Algodoo

s_noonan -- What is the premise or the point of this scene?

This scene shows how to extend the capabilities of Algodoo. Try to make a simple spring mass system in Algodoo with a 1 mm steel block with a mass of 0.00000785 kg and a 1.5 mm spring with k = 0.025 N/m.

Okay, now I get it!

FYI. I was able to make a simple spring mass system in Algodoo with a 1 mm steel block with a mass of 0.00000785 kg and a 1.5 mm spring with k = 0.025 N/m. It was not too user friendly because it's hard to select small stuff, but the simulation ran OK and gave the expected results.

Interesting. I'll play around with that.

Thanks.

After playing around with it, I can appreciate how difficult it is to accurately make and to work with a 1mm block.

That's not something that I needed to do for any of my previous scenes, and I doubt that I would ever need to do that in any future scenes. It's just too tiny for any practical purpose!

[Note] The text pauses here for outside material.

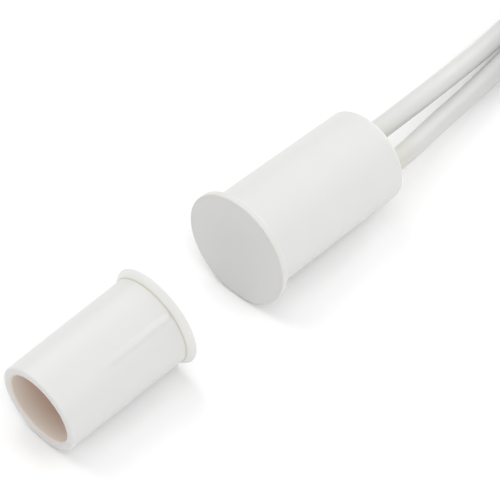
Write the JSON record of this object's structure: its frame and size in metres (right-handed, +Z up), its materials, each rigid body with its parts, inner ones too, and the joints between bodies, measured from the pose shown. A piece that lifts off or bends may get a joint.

I would typically make scenes using 1" = 1 Algodoo meter without any scaling and the inertia effects and gravity forces would be all wrong. I decided to tackle metric scaling first, since most of the world is metric. I can now use Imperial units and the scene will respond realistically. One interesting thing that I found while making these scenes is that the natural frequency of a spring mass system in earth's gravity is dependent only on the spring deflection when the mass is at rest.

S: "One interesting thing that I found while making these scenes is that the natural frequency of a spring mass system in earth's gravity is dependent only on the spring deflection when the mass is at rest."

R: I haven't confirmed it, but my assumption is that the force/distance curve of Algodoo springs is linear (i.e., bound by Hooke's Law). I think they would need to be linear in order for the above statement to be true. What do you think about this?

Yes, Algodoo springs are linear. The natural frequency (in radians/sec) of a spring mass system is w=(k/m)^0.5. k=F/x and m=F/g which means w=(g/x)^0.5. That equation is similar to the pendulum equation which is w=(g/L)^0.5.

Awesome. Thanks!